Psalm 33 is a hymn of praise and thanksgiving for a just and faithful God who inspires the people’s songful worship and their fearful awe. The Psalmist sings of a God who loves righteousness and justice, who fills the Earth with steadfast love. Through God’s word the heavens and earth and all that fills them were made: “He spoke, and it came to be. He commanded, and it stood firm.” Happy is the nation, the Psalmist sings, whose God is the Lord. Happy are those who are chosen as God’s heritage.

Psalm (Track Two): Psalm 50:7-15

Echoing God’s righteous anger against the people as prophesied by Hosea in the Track Two first reading, the portion of Psalm 50 that we read this Sunday warns that God has high expectations of the chosen people and will not hesitate to punish those who stray from the right path. The Psalmist imagines these fearful words: “O Israel, I will bear witness against you, for I am God your God.” How can the people do God’s will? Don’t sacrifice bulls and goats, the Psalmist advices worshipers at the ancient temple. Rather, offer a sacrifice of thanksgiving and make good your vows to the Most High.

Second Reading: Romans 4:13-25

Our second readings this summer will offer us a deep dive into Paul’s Letter to the Romans that will continue into September. In this, his last letter, Paul is reaching out pastorally to a Christian community that he had not yet met. He hopes to reconcile tensions within a faith community that included both Jewish and Gentile Christians at a time when the Jewish Christians had been exiled and were just now returning to a Gentile community that had gotten used to worshipping without them.
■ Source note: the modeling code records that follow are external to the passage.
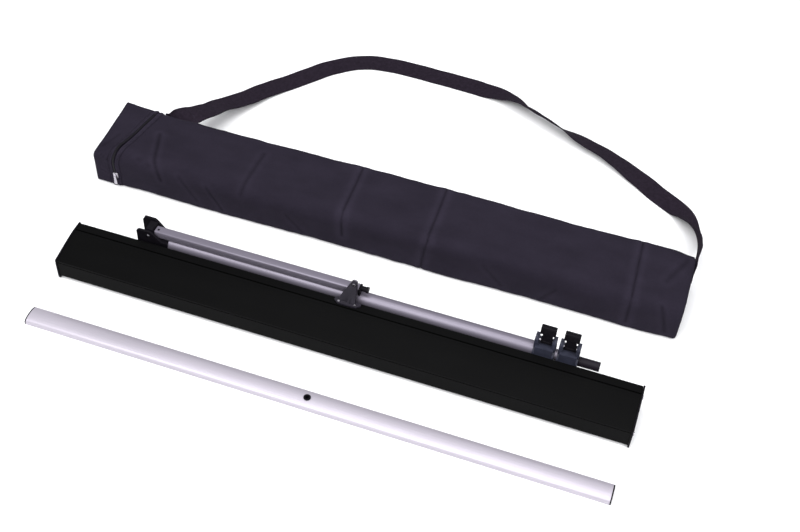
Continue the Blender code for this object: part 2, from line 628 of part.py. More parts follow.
# ---------------------------------------------------------------- long tube and its clevis
def make_clevis():
    """The knee clevis on the end of the long tube: two ears, a floor and a plug."""
    outer = EAR_INSIDE + EAR_THICKNESS
    block_left = KNEE_X + 0.0125
    block_top = LINK_BOTTOM - 0.0005
    low = TUBE_Z - TUBE_RADIUS - 0.0020
    left = KNEE_X - 0.0185
    ear = [(left + 0.0030, low), (left, low + 0.012), (left, CLEVIS_TOP - 0.0050), (left + 0.0035, CLEVIS_TOP),
           (KNEE_X + 0.0015, CLEVIS_TOP), (KNEE_X + 0.0050, CLEVIS_TOP - 0.0020),
           (KNEE_X + 0.0205, block_top), (TUBE_LEFT - GAP, block_top), (TUBE_LEFT - GAP, low)]
    clevis = prism("knee_clevis", ear, "Y", POLE_Y - outer, POLE_Y + outer, BLACK_PLASTIC)
    throat = box("knee_clevis_throat", (left - 0.01, POLE_Y - EAR_INSIDE, low + 0.0028),
                 (block_left, POLE_Y + EAR_INSIDE, CLEVIS_TOP + 0.01), None, collection=CUTTERS)
    combine(clevis, throat, "DIFFERENCE")
    above = box("knee_clevis_above", (block_left - 0.001, POLE_Y - EAR_INSIDE, block_top),
                (TUBE_LEFT + 0.01, POLE_Y + EAR_INSIDE, CLEVIS_TOP + 0.01), None, collection=CUTTERS)
    combine(clevis, above, "DIFFERENCE")
    front_room = box("knee_clevis_front_room", (left - 0.01, POLE_Y - EAR_INSIDE, low - 0.01),
                     (KNEE_X - 0.0105, POLE_Y + EAR_INSIDE, CLEVIS_TOP + 0.01), None, collection=CUTTERS)
    combine(clevis, front_room, "DIFFERENCE")
    plug = rod_x("knee_clevis_plug", TUBE_LEFT - 0.004, TUBE_LEFT + SPIGOT_LENGTH, POLE_Y, TUBE_Z,
                 TUBE_RADIUS - TUBE_WALL - GAP, None, 24, CUTTERS)
    combine(clevis, plug, "UNION")
    bore(clevis, (KNEE_X, POLE_Y, KNEE_Z), "Y", KNEE_PIN_RADIUS + GAP, 0.06, 16)
    return clevis


def make_lock(word, x0, bore_near, bore_far, step_x):
    """A flip lock: collar with rims and ears, its pin and its T-shaped lever."""
    x1 = x0 + LOCK_LENGTH
    middle = (x0 + x1) / 2
    collar = rod_x(f"{word}_collar", x0, x1, POLE_Y, TUBE_Z, LOCK_RADIUS, LOCK_PLASTIC, 28)
    for tag, low in (("a", x0), ("b", x1 - LOCK_RIM)):
        rim = rod_x(f"{word}_rim_{tag}", low, low + LOCK_RIM, POLE_Y, TUBE_Z, LOCK_RIM_RADIUS, None, 28, CUTTERS)
        combine(collar, rim, "UNION")
        ear = [(POLE_Y - 0.0092, TUBE_Z), (POLE_Y + 0.0092, TUBE_Z)]
        ear += arc((POLE_Y, TUBE_Z + LOCK_PIN_RISE), LOCK_EAR_TOP - LOCK_PIN_RISE, 0, 180, 8)
        combine(collar, prism(f"{word}_ear_{tag}", ear, "X", low, low + LOCK_RIM, None, CUTTERS), "UNION")
    bore(collar, ((x0 + step_x) / 2 - 0.005, POLE_Y, TUBE_Z), "X", bore_near + GAP, step_x - x0 + 0.010, 28)
    bore(collar, ((x1 + step_x) / 2 + 0.004, POLE_Y, TUBE_Z), "X", bore_far + GAP, x1 - step_x + 0.010, 28)
    pin_z = TUBE_Z + LOCK_PIN_RISE
    bore(collar, (middle, POLE_Y, pin_z), "X", LOCK_PIN_RADIUS + GAP, LOCK_LENGTH + 0.01, 14)
    pin = rod_x(f"{word}_pin", x0 + 0.0004, x1 - 0.0004, POLE_Y, pin_z, LOCK_PIN_RADIUS, STEEL, 14)

    half = LEVER_THICKNESS / 2
    neck = [(POLE_Y + half, pin_z), (POLE_Y + half, TUBE_Z + LEVER_TOP - 0.006),
            (POLE_Y - half, TUBE_Z + LEVER_TOP - 0.006), (POLE_Y - half, pin_z)]
    neck += arc((POLE_Y, pin_z), half * 1.25, 200, 340, 6)
    lever = prism(f"{word}_lever", neck, "X", middle - LEVER_NECK / 2, middle + LEVER_NECK / 2, BLACK_PLASTIC)
    head = box(f"{word}_lever_head", (middle - LEVER_HEAD / 2, POLE_Y - half * 1.2, TUBE_Z + LEVER_TOP - 0.0140),
               (middle + LEVER_HEAD / 2, POLE_Y + half * 1.2, TUBE_Z + LEVER_TOP), None, 0.0008, CUTTERS)
    combine(lever, head, "UNION")
    foot = box(f"{word}_lever_foot", (middle - LEVER_NECK / 2 - 0.0012, POLE_Y - half, pin_z - 0.0030),
               (middle + LEVER_NECK / 2 + 0.0012, POLE_Y + half, pin_z + 0.0030), None, 0.0, CUTTERS)
    combine(lever, foot, "UNION")
    bore(lever, (middle, POLE_Y, pin_z), "X", LOCK_PIN_RADIUS + GAP, LEVER_HEAD * 2, 14)
    hinge = pivot(f"{word}_lever_axis", (middle, POLE_Y, pin_z))
    carry(hinge, lever)
    return hinge, collar, pin


def make_pole():
    """Link, clevis, three telescopic tubes and two flip locks."""
    raise_axis = make_link()
    clevis = make_clevis()
    pin_half = EAR_INSIDE + EAR_THICKNESS + 0.0005
    knee_pin = cylinder("knee_pin", (KNEE_X, POLE_Y, KNEE_Z), "Y", KNEE_PIN_RADIUS, pin_half * 2, STEEL, 18)
    outer = tube_x("outer_tube", TUBE_LEFT, TUBE_END, POLE_Y, TUBE_Z, TUBE_RADIUS, TUBE_RADIUS - TUBE_WALL, SILVER)
    lever_1, collar_1, pin_1 = make_lock("lock_1", LOCK_1_X, TUBE_RADIUS, MID_RADIUS, TUBE_END + GAP)
    mid = tube_x("middle_tube", MID_LEFT, MID_END, POLE_Y, TUBE_Z, MID_RADIUS, MID_RADIUS - TUBE_WALL, SILVER)
    lever_2, collar_2, pin_2 = make_lock("lock_2", LOCK_2_X, MID_RADIUS, TIP_RADIUS, MID_END + GAP)
    tip = tube_x("tip_tube", TIP_LEFT, TIP_END, POLE_Y, TUBE_Z, TIP_RADIUS, TIP_RADIUS - TUBE_WALL, DARK_TUBE, 24)
    plug = rod_x("tip_plug", TIP_END - 0.012, TIP_END - 0.0002, POLE_Y, TUBE_Z,
                 TIP_RADIUS - TUBE_WALL - GAP, BLACK_PLASTIC, 20)

    knee = pivot("pole_unfold_axis", (KNEE_X, POLE_Y, KNEE_Z))
    carry(knee, clevis, knee_pin, outer, collar_1, pin_1, lever_1)
    middle_slide = pivot("middle_slide_axis", (MID_END, POLE_Y, TUBE_Z))
    carry(middle_slide, mid, collar_2, pin_2, lever_2)
    tip_slide = pivot("tip_slide_axis", (TIP_END, POLE_Y, TUBE_Z))
    carry(tip_slide, tip, plug)
    carry(middle_slide, tip_slide)
    carry(knee, middle_slide)
    carry(raise_axis, knee)


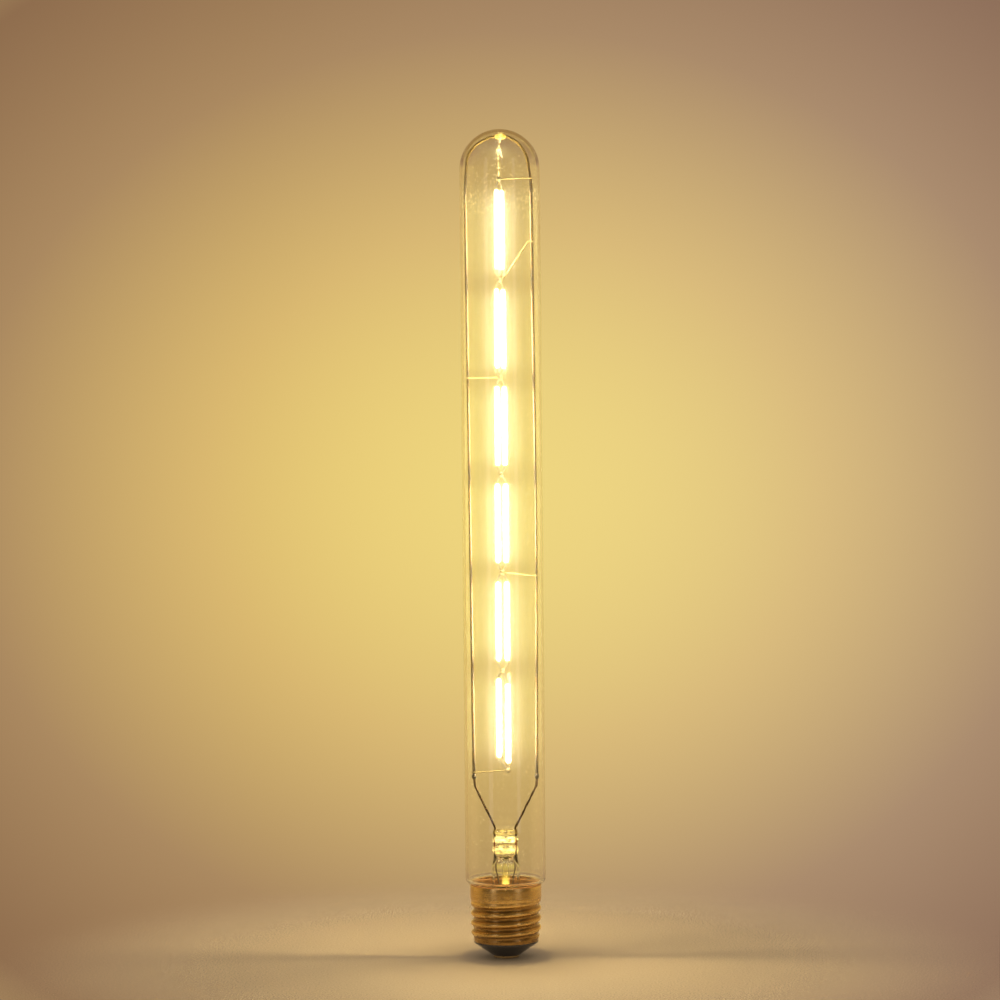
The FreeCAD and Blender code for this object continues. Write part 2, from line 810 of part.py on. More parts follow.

Paul reminds both parties that Abraham’s descendants received God’s promise under the law, while Gentiles who become Christians now receive it through their new faith. We are all children of Abraham and Sarah now, Paul assures them, through faith in Jesus’s death and resurrection.

Gospel: Matthew 9:9-13, 18-26

After having spent much of Lent and Eastertide hearing selections from John’s Gospel, we now return to Matthew for the remainder of the Lectionary year. Sunday’s Gospel tells of the calling of Matthew. Jesus had a bad reputation for hanging out with sinners, outcasts and people the authorities considered mighty suspicious: Prostitutes, drunks and lepers; women, foreigners, and maybe worst of all, tax collectors, those despised collaborators who extracted the Roman empire’s taxes from their neighbors. People like Matthew, who despite his outcast status as tax collector hurried to follow Jesus … and invited him home for dinner. Jesus shows us how to love our neighbors – all of our neighbors – not just the ones who look and think like us. Then we skip ahead a few verses and hear Matthew’s account of Jesus healing a woman with a hemorrhage and returning a dead girl to life. Both of these women would have been considered unclean under ritual law, but as Jesus said, “Those who are well have no need of a physician, but those who are sick.”

What are “Track 1” and “Track 2”?
During the long green season after Pentecost, there are two tracks (or strands) each week for Old Testament readings. Within each track, there is a Psalm chosen to accompany the particular lesson.
The Revised Common Lectionary allows us to make use of either of these tracks, but once a track has been selected, it should be followed through to the end of the Pentecost season, rather than jumping back and forth between the two strands.